10	fairness.md	Auditing per-subgroup metrics, computing demographic parity / equalized odds on top of the toolkit’s primitives, picking a fairness criterion.
11	reproducibility.md	Setting up a reproducible run, mapping to the NeurIPS Reproducibility Checklist, navigating PyTorch determinism, replaying an old result from its manifest.
12	evidence.md	Separating exploratory evidence from claim-bearing evidence with source roles, threshold transfer, and generic gates.
13	testing.md	Testing your own evaluation code — property / reference-equivalence / golden / visual-regression patterns.
14	reading_list.md	Citation lookup, future-work pointers, cross-link to the v0.3 research audit.
15	claims.md	Defining release-time go/no-go gates over evaluation results; understanding the v0.9 `ClaimSpec` / `EvidenceGate` / `GateResult` / `ClaimReport` pipeline; writing a custom gate.
16	artifacts.md	Persisting predictions for replay; computing bootstrap CIs / paired diffs from on-disk artifacts; understanding the v0.9 `PredictionArtifactRef` / `MetricState` contract.

Reading paths#

“I’m new to eval-toolkit and want the conceptual map.” Read in order 1 → 16 above; ~5 hours total.

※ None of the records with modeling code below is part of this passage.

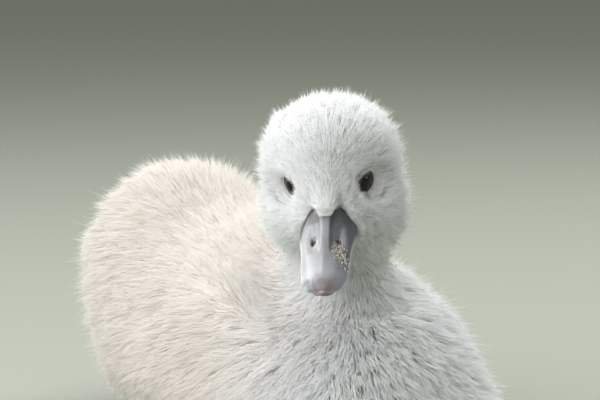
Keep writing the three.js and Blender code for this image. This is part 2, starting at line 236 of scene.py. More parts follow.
# ---------- The upper bill ----------
# Horn over bone, a broad spoon: a flat ridge from the wedge of down on the forehead to past the
# nostrils, a hollow on each side of it with the nostril in it, and a smooth dome towards the nail.
# It is a shell of rings across the bill, from under the down to the tip.
BILL_BASE = 7  # millimetres ahead of the point between the eyes
BILL_TIP = 41.5
RIDGE_HALF_WIDTH = 1.45
RIDGE_END = 25
HOLLOW_DEPTH = 0.95
NOSTRIL_AT = (20.8, 4.2)  # ahead, and out from the middle


def outline(pairs):
    """A smooth curve through pairs of a place and the value there."""
    places, values = np.array(pairs, float).T
    slopes = np.gradient(values, places)

    def value_at(place):
        place = np.clip(place, places[0], places[-1])
        i = np.clip(np.searchsorted(places, place) - 1, 0, len(places) - 2)
        step = places[i + 1] - places[i]
        t = (place - places[i]) / step
        rising = t * t * (3 - 2 * t)
        return (
            values[i] * (1 - rising)
            + values[i + 1] * rising
            + step * (slopes[i] * t * (1 - t) ** 2 - slopes[i + 1] * t * t * (1 - t))
        )

    return value_at


culmen = outline(
    [(BILL_BASE, 0.5), (12, -1.2), (17, -3.6), (24, -6.4), (32, -8.6), (38, -9.8), (BILL_TIP, -12.4)]
)
tomium = outline(
    [(BILL_BASE, -10.6), (12.7, -10.7), (24, -10.8), (32, -12.4), (38, -13.2), (BILL_TIP, -13)]
)
half_width = outline(
    [(BILL_BASE, 9), (12.7, 9.7), (24, 8.3), (32, 7.9), (37, 6.9), (40.4, 3.8), (BILL_TIP, 0.9)]
)
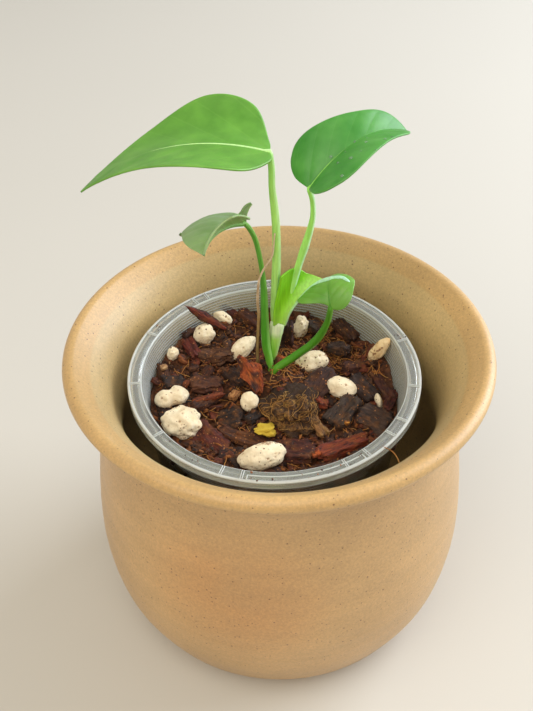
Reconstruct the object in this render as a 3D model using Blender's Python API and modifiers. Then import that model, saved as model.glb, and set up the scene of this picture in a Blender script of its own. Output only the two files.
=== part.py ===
"""A young potted monstera: a stoneware outer pot, a clear nursery pot standing a little tilted in it,
a bark mix with pumice stones, and a short stem with four leaves.

Metres, +Z up. The origin is the centre of the outer pot's flat foot, and the photographed side faces -Y.
"""

import math
import random

import bmesh
import bpy
from mathutils import Euler, Matrix, Vector, noise

MM = 0.001
SEED = 11
GAP = 0.3 * MM  # between any two pieces that touch on the real plant

# Outer pot: radius and height of the outside, of the lip bead and of the inside
RIM_RADIUS = 75 * MM
POT_HEIGHT = 121 * MM
LIP_BEAD = 2.8 * MM
FOOT_RADIUS = 54 * MM
BELLY = [(60, 7), (65.6, 20), (68.3, 34), (69.0, 47), (68.2, 62), (66.5, 78), (64.6, 93), (64.0, 103)]
NECK = [(66.4, 109.2), (70.0, 113.6)]
FLARE = [(66.8, 117.6), (62.4, 112.2), (59.3, 105.6), (57.4, 97)]
THROAT_TO_FLOOR = [(57.3, 88), (59.6, 75), (62.4, 58), (62.3, 43), (58.2, 29.5), (51.5, 19.8), (45.0, 14.2),
                   (38.9, 10.3)]
FLOOR_RADIUS = 34.9 * MM
FLOOR_THICKNESS = 8 * MM
POT_SIDES = 48

# Nursery pot, in its own frame: the rim's top face is z = 0 and the pot hangs below it
NURSERY_RIM_CENTRE = Vector((-1.6, -0.6, 108.3)) * MM
NURSERY_TILT = math.radians(2.25)  # the near side of the rim is the low one
NURSERY_RADIUS = 52 * MM
NURSERY_MOUTH = 46.9 * MM
NURSERY_DEPTH = 98.7 * MM
NURSERY_FOOT = 36.5 * MM
NURSERY_WALL = 1.1 * MM
NURSERY_SKIRT = 3 * MM
NURSERY_RECESS = 1.5 * MM
RIB_BEARINGS = (-174, -143, -111, -103, -63, -53, -39, -30, -10, 18, 54, 90, 121, 127, 155)
RIB_SIZE = Vector((4.4, 0.9, 1.0)) * MM
DRAIN_CENTRE = 4.5 * MM
DRAIN_HOLE = 3 * MM
DRAIN_CIRCLE = 25 * MM
DRAIN_COUNT = 8

# Potting mix, in the nursery pot's frame
MIX_DEPTH = 14.5 * MM
MIX_SLOPE_RIGHT = 2.0 * MM
MIX_RISE_BACK = 4.0 * MM
MIX_WALL_RISE = 3.0 * MM  # how far the mix is heaped against the wall at the back
MIX_WALL_REACH = 8 * MM
MIX_MOUNDS = [((4, 8), 5.0, 14), ((37, 16), 5.0, 8), ((-19, 34), 1.6, 5), ((-5, -1), -1.4, 4)]  # place, height and spread
MIX_ROUGHNESS = 1.0 * MM
MIX_RINGS = 8
MIX_SIDES = 36
BARK_CHIPS = 44

# Pumice stones, in the nursery pot's frame: centre, size, turn about the vertical and tilt in degrees,
# how lumpy, and how far the waist is drawn in
STONES = {
    "pumice_back_left": ((-26.1, 29.4, -8.0), (8.2, 7.2, 8.6), 20, 8, 0.10, 0.0),
    "pumice_far_left": ((-19.4, 37.8, -7.2), (7.8, 4.8, 5.2), -15, 14, 0.14, 0.0),
    "pumice_by_stem": ((-11.5, 22.7, -9.0), (11.6, 6.6, 6.4), 36, -22, 0.08, 0.0),
    "pumice_small_left": ((-37.8, 20.4, -9.5), (4.6, 4.0, 4.8), 60, 0, 0.16, 0.0),
    "pumice_two_lobed": ((-37.0, -2.2, -10.0), (12.6, 8.2, 8.0), 24, 0, 0.08, 0.30),
    "pumice_rough": ((-32.8, -14.6, -10.4), (12.6, 13.4, 10.4), 70, 12, 0.24, 0.0),
    "pumice_centre": ((-9.0, -4.2, -11.0), (6.6, 6.4, 7.6), 0, 14, 0.09, 0.0),
    "pumice_front": ((-4.7, -30.2, -11.2), (16.6, 9.6, 8.6), 12, -6, 0.10, 0.0),
    "pumice_back_right": ((10.6, 33.9, -9.0), (5.6, 5.4, 8.6), 25, 22, 0.26, 0.0),
    "pumice_pitted": ((14.2, 15.2, -9.8), (12.4, 8.0, 7.2), 12, -8, 0.10, 0.0),
    "pumice_right": ((24.4, 3.2, -11.8), (11.2, 8.2, 7.6), -22, 8, 0.07, 0.0),
    "pumice_tan": ((39.1, 16.4, -5.3), (5.0, 4.8, 11.8), 8, 36, 0.09, 0.0),
    "pumice_sliver": ((37.8, -1.0, -15.0), (2.6, 4.4, 7.2), 10, -10, 0.10, 0.0),
}
FINE_STONES = ("pumice_rough", "pumice_front")  # given more faces

# Loose pieces that stand out of the mix: root, tip, width and thickness, and the way that the face looks
SPEAR = (Vector((-18.4, 33.2, -8.6)) * MM, Vector((-32.7, 28.8, 7.0)) * MM)
SPEAR_SIZE = (5.4 * MM, 1.5 * MM)
WEDGE = (Vector((-5.4, 0.6, -11.2)) * MM, Vector((-12.9, 12.0, -4.2)) * MM)
WEDGE_SIZE = (7.4 * MM, 2.4 * MM)
WEDGE_BOW = 1.4 * MM
FACING = Vector((0, -0.76, 0.65))
WEDGE_ENDS = (0.5, 0.3)  # how wide its foot and its top are against its middle
MOSS_PLACE = Vector((6.6, -7.6, -12.2)) * MM
MOSS_SIZE = Vector((19.0, 21.5, 11.5)) * MM
MOSS_ROUGHNESS = 0.34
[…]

Skip the Background admonitions if you’re sklearn-fluent.
“I’m migrating prompt_injection_detector / -showcase / -sdd to v0.7.0.” Start with thresholds.md §”v0.7.0 BREAKING migration mapping”, then leakage.md §”NEW in v0.7.0” (encoding-obfuscated dupes), then splits.md §”Source-disjoint K-fold”.
“I’m building a new harness on top of eval-toolkit.” Read extending.md first, then loop back here for the individual concerns relevant to your task.
“I’m an agent surfacing eval-toolkit content.” Use the chapter- level anchors in the table above to deep-link. Each chapter has semantic header anchors (e.g. leakage.md#cross-split, thresholds.md#cost-sensitive, reproducibility.md#pytorch-determinism) — those are stable and agent-friendly.

Cross-references#

The v0.3 research audit is the descriptive counterpart: literature review, gap analysis, industry rating. Use it when defending a methodological choice in a write-up.
extending.md is the build-side complement: how to implement Scorers, LeakageChecks, Splitters, ThresholdSelectors, DatasetLoaders for your own project.
The worked examples (prompt_injection_walkthrough.md, pytorch_scorer_example.md) apply the methodology end-to-end on small synthetic fixtures, with cross-links to real corpora.

Style commitments#

The chapters in this directory commit to these stylistic invariants (enforced by Sybil for code blocks and by review for prose):

All Python code blocks are runnable end-to-end. Sybil executes every fenced python block; CI fails loudly on a broken example. PyTorch / HuggingFace blocks marked  with a one-line rationale.
Math goes in LaTeX inline / display, not pseudocode. Pseudocode drifts from the API; LaTeX is canonical.
Every section has a stable header anchor for deep-linking.
Every chapter ends with a Pitfalls section — the “what NOT to do” list is canonical context for both humans and agents.
Citations are inline + collected in reading_list.md.